While neither country has signaled a desire to terminate the treaty, the need to renew the flood control provisions have animated efforts to renegotiate other terms at the same time.

Canadian authorities have argued that their government needs more control over their reservoirs and additional compensation through the Canadian Entitlement. U.S. negotiators have countered that entitlement payments are larger than they should be.

“The current Canadian entitlement is not acceptable to us and to many other members of the U.S. Congress,” Cantwell and Risch wrote in their Wednesday letter. “Any compensation must be reasonable and defensible for funding to be approved by the U.S. Congress.”
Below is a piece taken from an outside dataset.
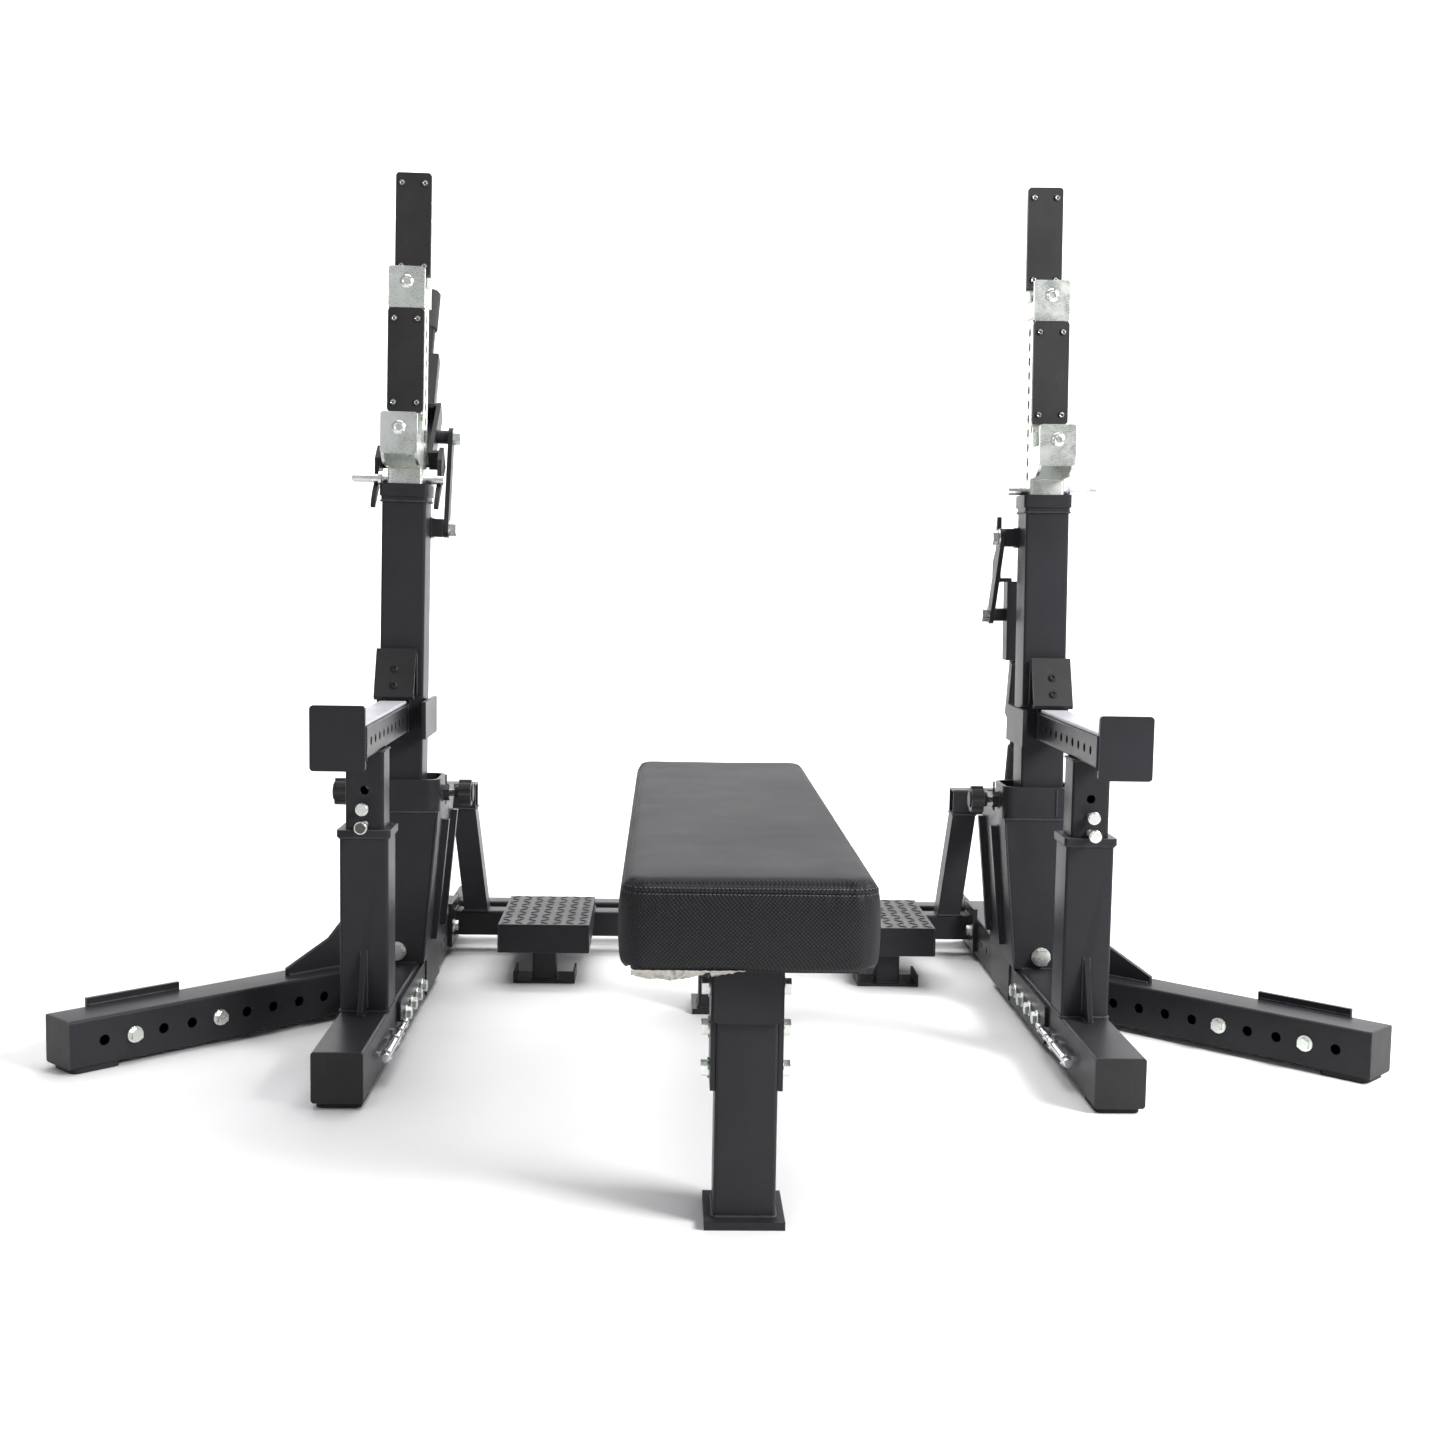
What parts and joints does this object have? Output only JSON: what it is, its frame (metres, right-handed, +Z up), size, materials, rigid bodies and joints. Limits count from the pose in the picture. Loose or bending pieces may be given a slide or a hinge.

U.S. authorities have also argued environmental responsibility should become an agreed-upon priority, in addition to power generation and flood control. In order to move the smolt of fish such as salmon downriver to the ocean, the U.S. frequently spills water over its dams without generating power, but still compensates the Canadian government as though power was generated, payments that U.S. negotiators have argued should be ended or reduced.

Cantwell alluded to these negotiations in a 2016 letter to Trudeau.

“Given the growing impact to our climate, natural environment and economy, I believe we must find a mutually beneficial path forward to modernize the treaty in a way that balances flood control, ecosystem-based function, and hydropower generation,” Cantwell wrote.

If the Assured Annual Flood Control provision is allowed to expire, the U.S. would have to request and compensate Canada for flood control on an ad hoc basis. Already, during periods of very high flows on the river, the U.S. can call upon Canada to provide additional reservoir storage over and above the annual guarantee, but only after proving the U.S. has effectively tried to use its own reservoirs, and then at a price.

How exactly that would work is unclear; the Columbia River Treaty does not describe how this ad hoc system would operate, nor the costs that would be borne by the U.S., according to the Congressional Research Service.